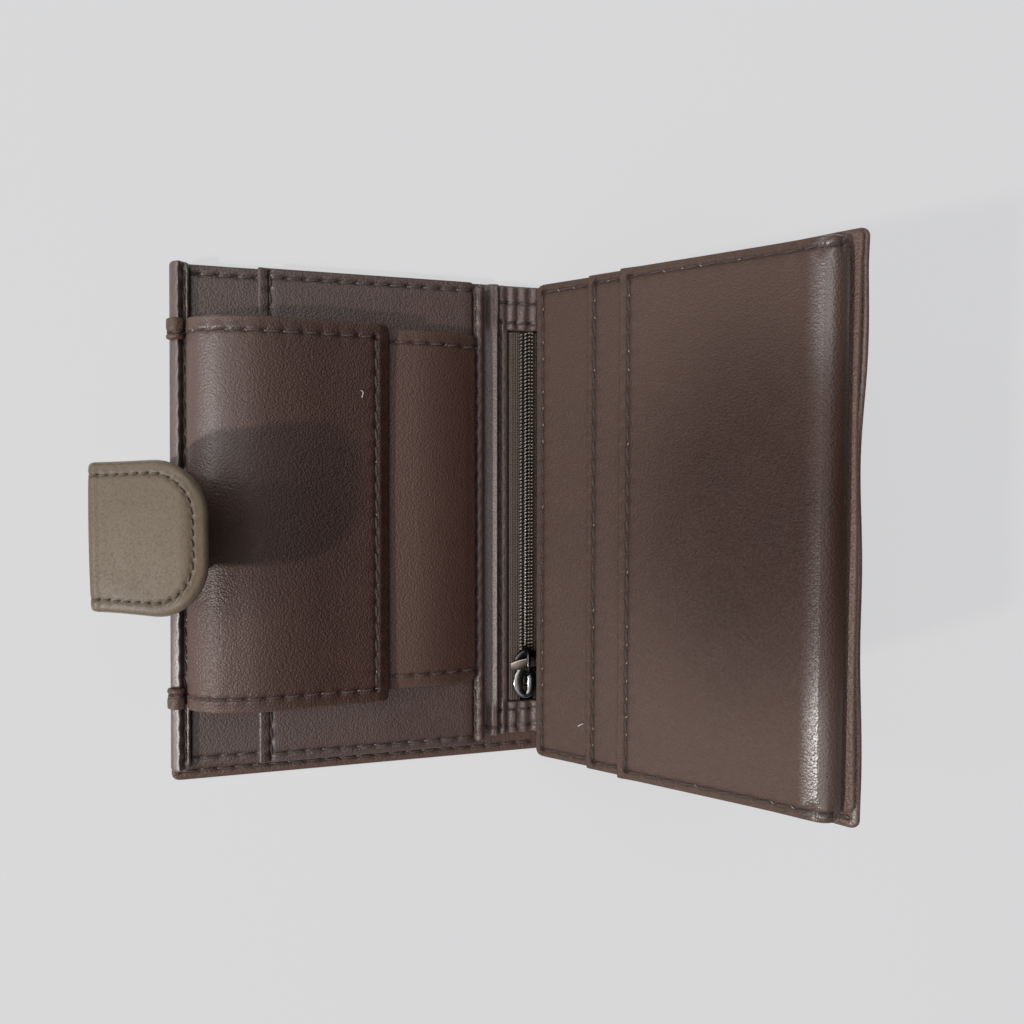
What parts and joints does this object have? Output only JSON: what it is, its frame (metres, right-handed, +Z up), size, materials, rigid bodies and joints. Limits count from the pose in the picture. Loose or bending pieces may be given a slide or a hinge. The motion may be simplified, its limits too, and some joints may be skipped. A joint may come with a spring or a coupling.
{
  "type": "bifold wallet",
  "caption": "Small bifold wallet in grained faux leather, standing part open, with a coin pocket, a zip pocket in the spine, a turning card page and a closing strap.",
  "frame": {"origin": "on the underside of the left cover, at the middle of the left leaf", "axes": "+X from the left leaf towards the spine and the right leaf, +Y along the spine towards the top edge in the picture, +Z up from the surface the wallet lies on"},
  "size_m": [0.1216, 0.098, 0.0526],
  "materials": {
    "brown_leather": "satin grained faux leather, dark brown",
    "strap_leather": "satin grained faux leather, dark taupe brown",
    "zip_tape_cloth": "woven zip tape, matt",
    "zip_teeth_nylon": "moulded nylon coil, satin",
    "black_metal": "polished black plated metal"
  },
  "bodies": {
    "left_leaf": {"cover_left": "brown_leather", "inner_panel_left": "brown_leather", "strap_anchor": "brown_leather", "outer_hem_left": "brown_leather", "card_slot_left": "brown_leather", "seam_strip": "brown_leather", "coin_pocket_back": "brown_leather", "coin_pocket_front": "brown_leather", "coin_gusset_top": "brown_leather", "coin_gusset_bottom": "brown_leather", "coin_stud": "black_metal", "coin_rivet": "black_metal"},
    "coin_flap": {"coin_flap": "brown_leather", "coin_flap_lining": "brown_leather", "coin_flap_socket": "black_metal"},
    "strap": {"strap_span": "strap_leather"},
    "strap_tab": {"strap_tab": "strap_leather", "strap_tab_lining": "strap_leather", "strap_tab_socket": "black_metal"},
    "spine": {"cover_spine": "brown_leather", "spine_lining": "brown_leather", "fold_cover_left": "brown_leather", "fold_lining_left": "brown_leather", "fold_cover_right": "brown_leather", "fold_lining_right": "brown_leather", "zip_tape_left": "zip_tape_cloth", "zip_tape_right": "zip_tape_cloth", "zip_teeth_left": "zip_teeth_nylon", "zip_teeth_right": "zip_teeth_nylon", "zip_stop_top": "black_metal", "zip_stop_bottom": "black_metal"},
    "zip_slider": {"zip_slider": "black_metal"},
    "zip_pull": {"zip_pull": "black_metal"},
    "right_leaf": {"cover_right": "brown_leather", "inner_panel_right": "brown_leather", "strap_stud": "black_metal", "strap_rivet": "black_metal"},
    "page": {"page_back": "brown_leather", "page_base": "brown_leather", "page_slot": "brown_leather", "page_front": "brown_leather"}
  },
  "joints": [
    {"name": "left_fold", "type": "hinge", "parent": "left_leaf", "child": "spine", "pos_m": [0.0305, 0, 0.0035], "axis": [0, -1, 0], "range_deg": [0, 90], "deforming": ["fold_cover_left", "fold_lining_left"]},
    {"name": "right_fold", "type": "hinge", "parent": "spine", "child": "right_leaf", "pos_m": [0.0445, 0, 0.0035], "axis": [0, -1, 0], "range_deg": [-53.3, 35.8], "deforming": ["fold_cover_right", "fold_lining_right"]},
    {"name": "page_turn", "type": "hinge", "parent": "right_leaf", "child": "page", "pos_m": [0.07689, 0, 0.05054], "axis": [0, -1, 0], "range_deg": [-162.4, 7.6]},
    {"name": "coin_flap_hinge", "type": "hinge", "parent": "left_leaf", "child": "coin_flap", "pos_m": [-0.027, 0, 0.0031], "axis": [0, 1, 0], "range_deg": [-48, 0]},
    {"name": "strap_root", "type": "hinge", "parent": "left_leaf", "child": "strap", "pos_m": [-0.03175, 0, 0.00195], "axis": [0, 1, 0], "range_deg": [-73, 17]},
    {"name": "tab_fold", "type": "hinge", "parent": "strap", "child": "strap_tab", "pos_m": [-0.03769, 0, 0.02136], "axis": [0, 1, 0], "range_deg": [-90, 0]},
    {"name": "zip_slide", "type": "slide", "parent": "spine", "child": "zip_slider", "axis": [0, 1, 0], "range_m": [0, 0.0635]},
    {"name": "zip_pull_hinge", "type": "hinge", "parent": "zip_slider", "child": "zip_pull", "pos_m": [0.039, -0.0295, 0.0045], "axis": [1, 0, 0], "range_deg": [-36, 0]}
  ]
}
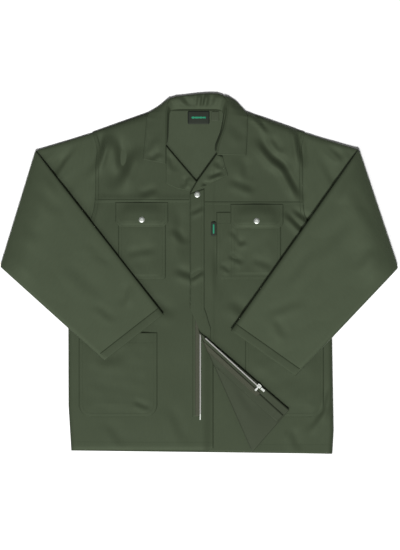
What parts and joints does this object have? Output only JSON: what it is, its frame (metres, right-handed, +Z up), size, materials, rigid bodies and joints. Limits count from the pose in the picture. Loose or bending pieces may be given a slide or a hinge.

· · ·

_Goal_. Output all of the material, please, exactly as it stands.

_Written answer_.
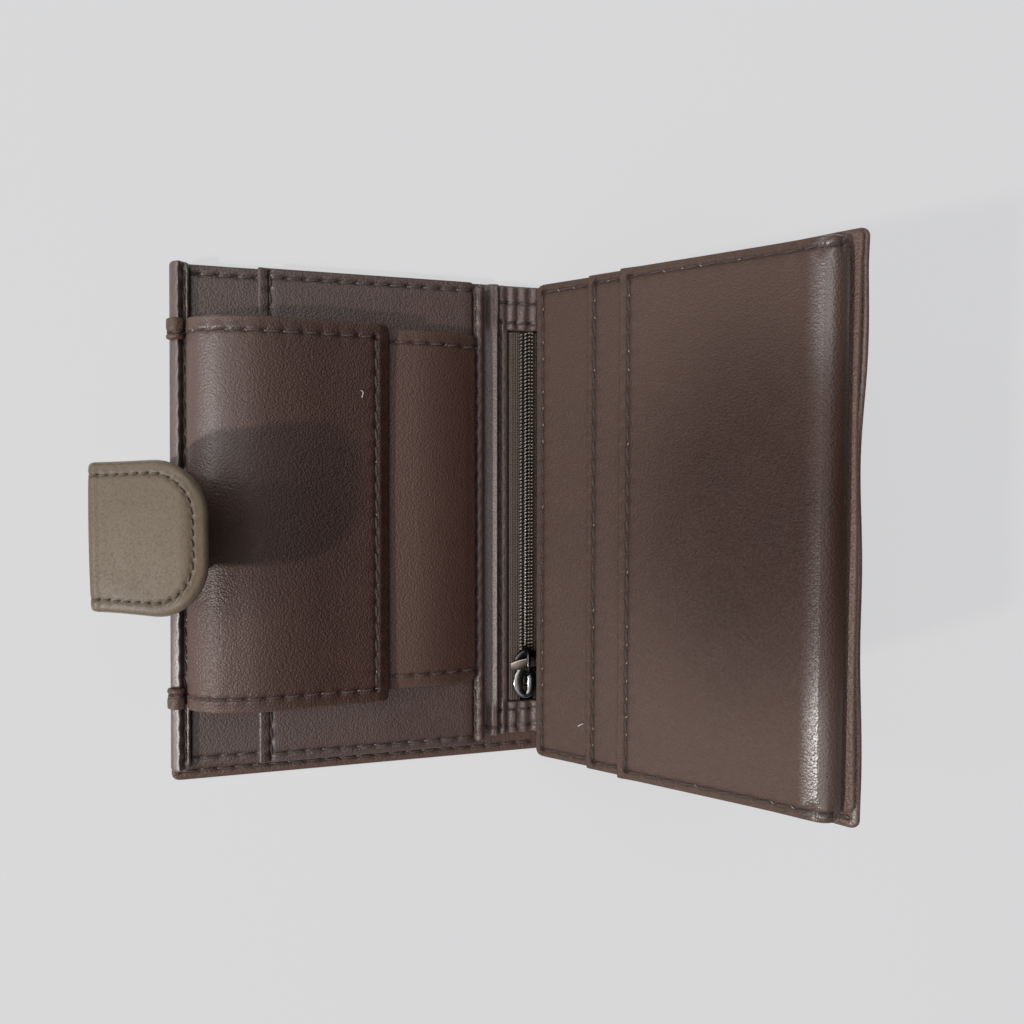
What parts and joints does this object have? Output only JSON: what it is, its frame (metres, right-handed, +Z up), size, materials, rigid bodies and joints. Limits count from the pose in the picture. Loose or bending pieces may be given a slide or a hinge. The motion may be simplified, its limits too, and some joints may be skipped. A joint may come with a spring or a coupling.
{
  "type": "bifold wallet",
  "caption": "Small bifold wallet in grained faux leather, standing part open, with a coin pocket, a zip pocket in the spine, a turning card page and a closing strap.",
  "frame": {"origin": "on the underside of the left cover, at the middle of the left leaf", "axes": "+X from the left leaf towards the spine and the right leaf, +Y along the spine towards the top edge in the picture, +Z up from the surface the wallet lies on"},
  "size_m": [0.1216, 0.098, 0.0526],
  "materials": {
    "brown_leather": "satin grained faux leather, dark brown",
    "strap_leather": "satin grained faux leather, dark taupe brown",
    "zip_tape_cloth": "woven zip tape, matt",
    "zip_teeth_nylon": "moulded nylon coil, satin",
    "black_metal": "polished black plated metal"
  },
  "bodies": {
    "left_leaf": {"cover_left": "brown_leather", "inner_panel_left": "brown_leather", "strap_anchor": "brown_leather", "outer_hem_left": "brown_leather", "card_slot_left": "brown_leather", "seam_strip": "brown_leather", "coin_pocket_back": "brown_leather", "coin_pocket_front": "brown_leather", "coin_gusset_top": "brown_leather", "coin_gusset_bottom": "brown_leather", "coin_stud": "black_metal", "coin_rivet": "black_metal"},
    "coin_flap": {"coin_flap": "brown_leather", "coin_flap_lining": "brown_leather", "coin_flap_socket": "black_metal"},
    "strap": {"strap_span": "strap_leather"},
    "strap_tab": {"strap_tab": "strap_leather", "strap_tab_lining": "strap_leather", "strap_tab_socket": "black_metal"},
    "spine": {"cover_spine": "brown_leather", "spine_lining": "brown_leather", "fold_cover_left": "brown_leather", "fold_lining_left": "brown_leather", "fold_cover_right": "brown_leather", "fold_lining_right": "brown_leather", "zip_tape_left": "zip_tape_cloth", "zip_tape_right": "zip_tape_cloth", "zip_teeth_left": "zip_teeth_nylon", "zip_teeth_right": "zip_teeth_nylon", "zip_stop_top": "black_metal", "zip_stop_bottom": "black_metal"},
    "zip_slider": {"zip_slider": "black_metal"},
    "zip_pull": {"zip_pull": "black_metal"},
    "right_leaf": {"cover_right": "brown_leather", "inner_panel_right": "brown_leather", "strap_stud": "black_metal", "strap_rivet": "black_metal"},
    "page": {"page_back": "brown_leather", "page_base": "brown_leather", "page_slot": "brown_leather", "page_front": "brown_leather"}
  },
  "joints": [
    {"name": "left_fold", "type": "hinge", "parent": "left_leaf", "child": "spine", "pos_m": [0.0305, 0, 0.0035], "axis": [0, -1, 0], "range_deg": [0, 90], "deforming": ["fold_cover_left", "fold_lining_left"]},
    {"name": "right_fold", "type": "hinge", "parent": "spine", "child": "right_leaf", "pos_m": [0.0445, 0, 0.0035], "axis": [0, -1, 0], "range_deg": [-53.3, 35.8], "deforming": ["fold_cover_right", "fold_lining_right"]},
    {"name": "page_turn", "type": "hinge", "parent": "right_leaf", "child": "page", "pos_m": [0.07689, 0, 0.05054], "axis": [0, -1, 0], "range_deg": [-162.4, 7.6]},
    {"name": "coin_flap_hinge", "type": "hinge", "parent": "left_leaf", "child": "coin_flap", "pos_m": [-0.027, 0, 0.0031], "axis": [0, 1, 0], "range_deg": [-48, 0]},
    {"name": "strap_root", "type": "hinge", "parent": "left_leaf", "child": "strap", "pos_m": [-0.03175, 0, 0.00195], "axis": [0, 1, 0], "range_deg": [-73, 17]},
    {"name": "tab_fold", "type": "hinge", "parent": "strap", "child": "strap_tab", "pos_m": [-0.03769, 0, 0.02136], "axis": [0, 1, 0], "range_deg": [-90, 0]},
    {"name": "zip_slide", "type": "slide", "parent": "spine", "child": "zip_slider", "axis": [0, 1, 0], "range_m": [0, 0.0635]},
    {"name": "zip_pull_hinge", "type": "hinge", "parent": "zip_slider", "child": "zip_pull", "pos_m": [0.039, -0.0295, 0.0045], "axis": [1, 0, 0], "range_deg": [-36, 0]}
  ]
}
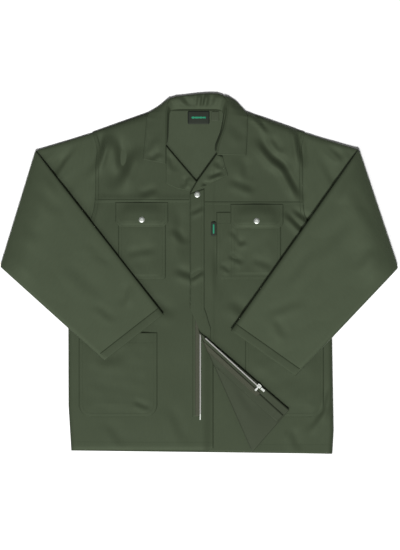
What parts and joints does this object have? Output only JSON: what it is, its frame (metres, right-handed, +Z up), size, materials, rigid bodies and joints. Limits count from the pose in the picture. Loose or bending pieces may be given a slide or a hinge.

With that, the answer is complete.